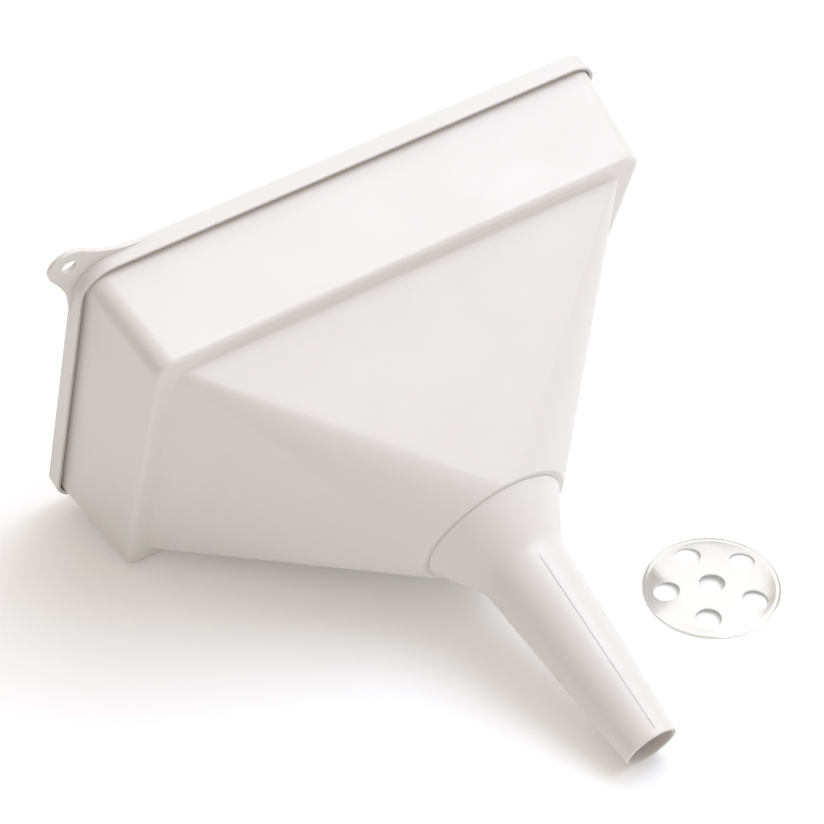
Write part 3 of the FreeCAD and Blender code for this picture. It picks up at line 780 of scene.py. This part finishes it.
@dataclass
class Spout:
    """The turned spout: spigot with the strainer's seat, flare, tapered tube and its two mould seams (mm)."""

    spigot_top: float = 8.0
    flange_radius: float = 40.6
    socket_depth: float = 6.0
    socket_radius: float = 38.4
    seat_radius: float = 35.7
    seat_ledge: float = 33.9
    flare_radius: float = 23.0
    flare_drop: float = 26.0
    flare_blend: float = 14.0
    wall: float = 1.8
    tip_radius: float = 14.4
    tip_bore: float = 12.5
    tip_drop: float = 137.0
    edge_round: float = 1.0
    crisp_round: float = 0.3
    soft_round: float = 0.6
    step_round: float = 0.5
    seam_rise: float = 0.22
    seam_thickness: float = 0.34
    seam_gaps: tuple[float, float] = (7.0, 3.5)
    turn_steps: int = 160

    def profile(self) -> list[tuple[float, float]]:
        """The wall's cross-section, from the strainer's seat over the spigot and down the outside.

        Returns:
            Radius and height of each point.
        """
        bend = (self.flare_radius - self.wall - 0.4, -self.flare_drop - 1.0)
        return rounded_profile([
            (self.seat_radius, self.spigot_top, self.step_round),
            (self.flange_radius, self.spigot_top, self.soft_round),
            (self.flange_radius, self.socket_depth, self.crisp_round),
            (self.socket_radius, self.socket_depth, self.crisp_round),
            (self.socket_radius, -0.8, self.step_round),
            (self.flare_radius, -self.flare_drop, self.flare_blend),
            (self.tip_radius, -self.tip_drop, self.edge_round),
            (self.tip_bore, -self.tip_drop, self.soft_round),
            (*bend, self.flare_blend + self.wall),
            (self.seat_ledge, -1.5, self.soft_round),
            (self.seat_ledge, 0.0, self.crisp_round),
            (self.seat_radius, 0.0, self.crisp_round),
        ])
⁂
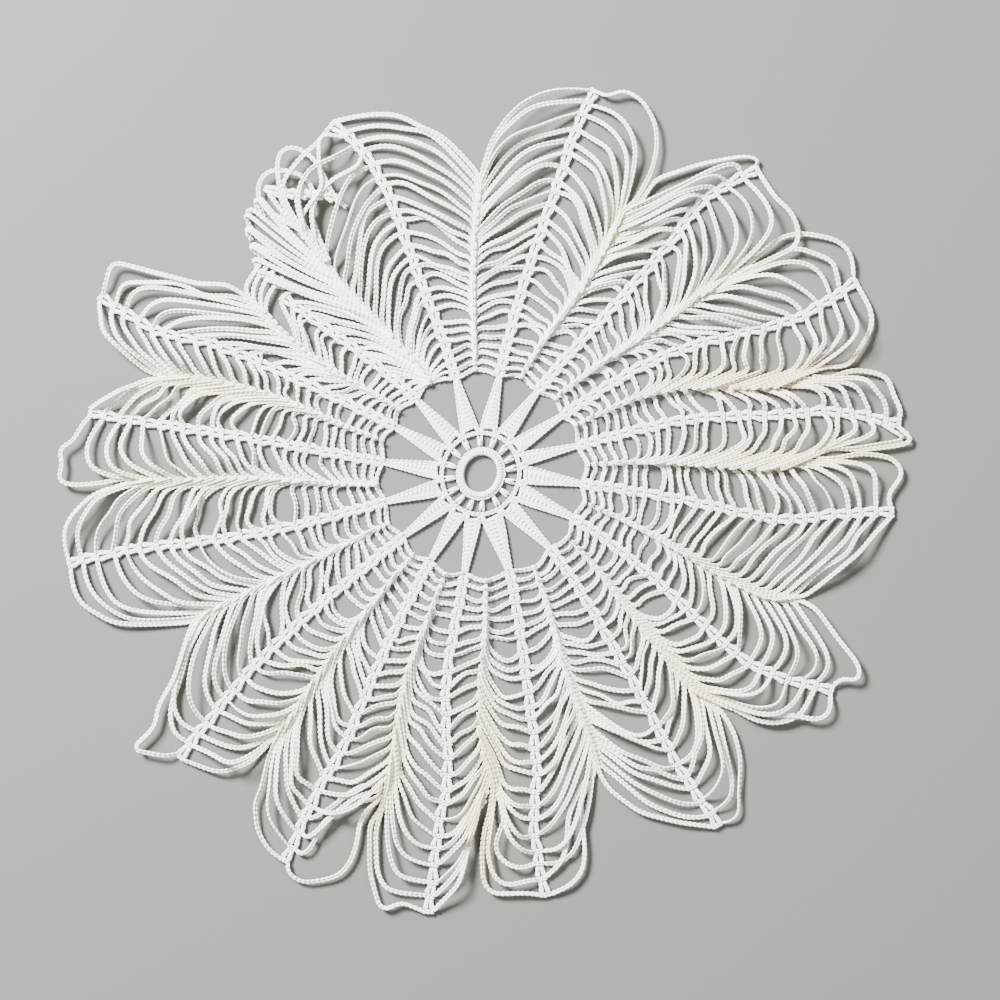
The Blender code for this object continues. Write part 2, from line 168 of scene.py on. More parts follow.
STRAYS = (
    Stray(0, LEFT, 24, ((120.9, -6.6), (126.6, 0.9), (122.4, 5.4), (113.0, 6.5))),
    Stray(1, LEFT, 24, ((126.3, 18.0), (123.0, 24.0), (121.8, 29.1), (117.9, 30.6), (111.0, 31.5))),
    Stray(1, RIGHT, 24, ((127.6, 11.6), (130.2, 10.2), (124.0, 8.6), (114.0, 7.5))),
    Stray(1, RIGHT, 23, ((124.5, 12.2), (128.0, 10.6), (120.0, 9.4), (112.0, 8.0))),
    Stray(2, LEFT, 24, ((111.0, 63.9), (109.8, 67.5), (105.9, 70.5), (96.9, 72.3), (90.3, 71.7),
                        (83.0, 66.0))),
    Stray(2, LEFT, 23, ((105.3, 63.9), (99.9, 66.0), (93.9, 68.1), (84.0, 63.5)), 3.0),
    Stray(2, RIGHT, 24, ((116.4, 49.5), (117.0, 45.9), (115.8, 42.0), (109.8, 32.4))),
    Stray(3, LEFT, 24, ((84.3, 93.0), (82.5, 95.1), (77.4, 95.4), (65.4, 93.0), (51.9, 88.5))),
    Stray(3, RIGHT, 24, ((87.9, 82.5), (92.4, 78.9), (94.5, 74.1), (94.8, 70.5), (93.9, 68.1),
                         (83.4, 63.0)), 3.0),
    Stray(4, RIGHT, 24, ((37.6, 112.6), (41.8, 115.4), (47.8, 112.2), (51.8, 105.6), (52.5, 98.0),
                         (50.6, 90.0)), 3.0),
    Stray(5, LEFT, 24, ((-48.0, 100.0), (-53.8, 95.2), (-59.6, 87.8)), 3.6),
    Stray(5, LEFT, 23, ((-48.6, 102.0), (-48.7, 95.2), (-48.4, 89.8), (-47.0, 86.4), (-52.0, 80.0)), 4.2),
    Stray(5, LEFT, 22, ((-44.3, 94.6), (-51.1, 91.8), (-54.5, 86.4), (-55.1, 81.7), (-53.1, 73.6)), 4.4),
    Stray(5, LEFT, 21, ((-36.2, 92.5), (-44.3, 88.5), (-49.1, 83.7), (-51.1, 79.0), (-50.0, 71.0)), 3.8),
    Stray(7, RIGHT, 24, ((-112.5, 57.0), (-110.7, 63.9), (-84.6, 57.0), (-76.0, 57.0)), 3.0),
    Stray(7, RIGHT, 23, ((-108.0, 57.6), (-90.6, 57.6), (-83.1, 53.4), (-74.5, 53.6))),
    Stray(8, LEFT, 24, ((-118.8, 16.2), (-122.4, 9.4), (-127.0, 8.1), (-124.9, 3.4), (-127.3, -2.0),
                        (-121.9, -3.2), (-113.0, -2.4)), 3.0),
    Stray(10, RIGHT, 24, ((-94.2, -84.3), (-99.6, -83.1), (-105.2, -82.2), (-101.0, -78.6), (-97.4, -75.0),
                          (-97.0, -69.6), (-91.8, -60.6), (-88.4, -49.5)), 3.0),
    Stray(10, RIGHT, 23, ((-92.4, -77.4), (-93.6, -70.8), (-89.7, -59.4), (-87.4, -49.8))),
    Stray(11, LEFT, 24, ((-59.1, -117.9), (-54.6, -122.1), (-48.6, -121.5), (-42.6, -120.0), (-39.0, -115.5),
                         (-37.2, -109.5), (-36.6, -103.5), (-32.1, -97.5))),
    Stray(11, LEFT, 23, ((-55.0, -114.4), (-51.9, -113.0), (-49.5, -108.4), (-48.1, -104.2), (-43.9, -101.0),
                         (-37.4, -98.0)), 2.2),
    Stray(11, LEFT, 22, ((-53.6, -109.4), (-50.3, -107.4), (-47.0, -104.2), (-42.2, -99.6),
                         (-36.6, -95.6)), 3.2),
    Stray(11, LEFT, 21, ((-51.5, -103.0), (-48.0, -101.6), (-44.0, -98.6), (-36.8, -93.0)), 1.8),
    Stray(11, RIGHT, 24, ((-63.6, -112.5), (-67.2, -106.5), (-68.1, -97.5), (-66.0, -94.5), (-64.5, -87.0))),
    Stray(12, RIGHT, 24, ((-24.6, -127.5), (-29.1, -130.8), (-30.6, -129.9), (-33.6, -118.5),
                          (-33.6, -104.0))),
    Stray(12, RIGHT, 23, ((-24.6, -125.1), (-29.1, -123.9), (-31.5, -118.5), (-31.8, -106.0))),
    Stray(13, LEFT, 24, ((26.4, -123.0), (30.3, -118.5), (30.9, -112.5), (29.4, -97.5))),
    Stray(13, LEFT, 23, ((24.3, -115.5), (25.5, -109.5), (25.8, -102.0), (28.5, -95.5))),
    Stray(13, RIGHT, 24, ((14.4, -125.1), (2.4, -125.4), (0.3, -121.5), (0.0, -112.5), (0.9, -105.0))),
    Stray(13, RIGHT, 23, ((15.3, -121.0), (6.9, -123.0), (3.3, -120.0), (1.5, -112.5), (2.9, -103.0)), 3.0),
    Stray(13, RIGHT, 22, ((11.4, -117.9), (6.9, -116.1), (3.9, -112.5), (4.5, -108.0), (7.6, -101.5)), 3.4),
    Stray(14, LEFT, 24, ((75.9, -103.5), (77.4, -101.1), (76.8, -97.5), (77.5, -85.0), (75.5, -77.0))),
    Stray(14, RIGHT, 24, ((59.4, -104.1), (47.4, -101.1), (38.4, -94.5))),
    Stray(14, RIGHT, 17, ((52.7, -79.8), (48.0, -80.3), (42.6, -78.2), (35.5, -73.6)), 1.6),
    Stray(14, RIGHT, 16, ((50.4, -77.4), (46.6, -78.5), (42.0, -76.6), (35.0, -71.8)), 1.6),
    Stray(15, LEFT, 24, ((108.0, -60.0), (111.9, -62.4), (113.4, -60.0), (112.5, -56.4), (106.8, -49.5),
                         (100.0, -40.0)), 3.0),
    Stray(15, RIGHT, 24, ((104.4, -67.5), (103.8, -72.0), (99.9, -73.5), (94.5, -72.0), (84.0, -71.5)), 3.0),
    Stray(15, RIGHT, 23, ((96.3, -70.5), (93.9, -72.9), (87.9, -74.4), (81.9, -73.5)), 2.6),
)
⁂
# Task instructions
Retype the records above, but only those lines that fall between the line containing "Write part 3" and the line containing "down the outside.", with both of those lines included, exactly as written.

# Solved exercise
Write part 3 of the FreeCAD and Blender code for this picture. It picks up at line 780 of scene.py. This part finishes it.
@dataclass
class Spout:
    """The turned spout: spigot with the strainer's seat, flare, tapered tube and its two mould seams (mm)."""

    spigot_top: float = 8.0
    flange_radius: float = 40.6
    socket_depth: float = 6.0
    socket_radius: float = 38.4
    seat_radius: float = 35.7
    seat_ledge: float = 33.9
    flare_radius: float = 23.0
    flare_drop: float = 26.0
    flare_blend: float = 14.0
    wall: float = 1.8
    tip_radius: float = 14.4
    tip_bore: float = 12.5
    tip_drop: float = 137.0
    edge_round: float = 1.0
    crisp_round: float = 0.3
    soft_round: float = 0.6
    step_round: float = 0.5
    seam_rise: float = 0.22
    seam_thickness: float = 0.34
    seam_gaps: tuple[float, float] = (7.0, 3.5)
    turn_steps: int = 160

    def profile(self) -> list[tuple[float, float]]:
        """The wall's cross-section, from the strainer's seat over the spigot and down the outside.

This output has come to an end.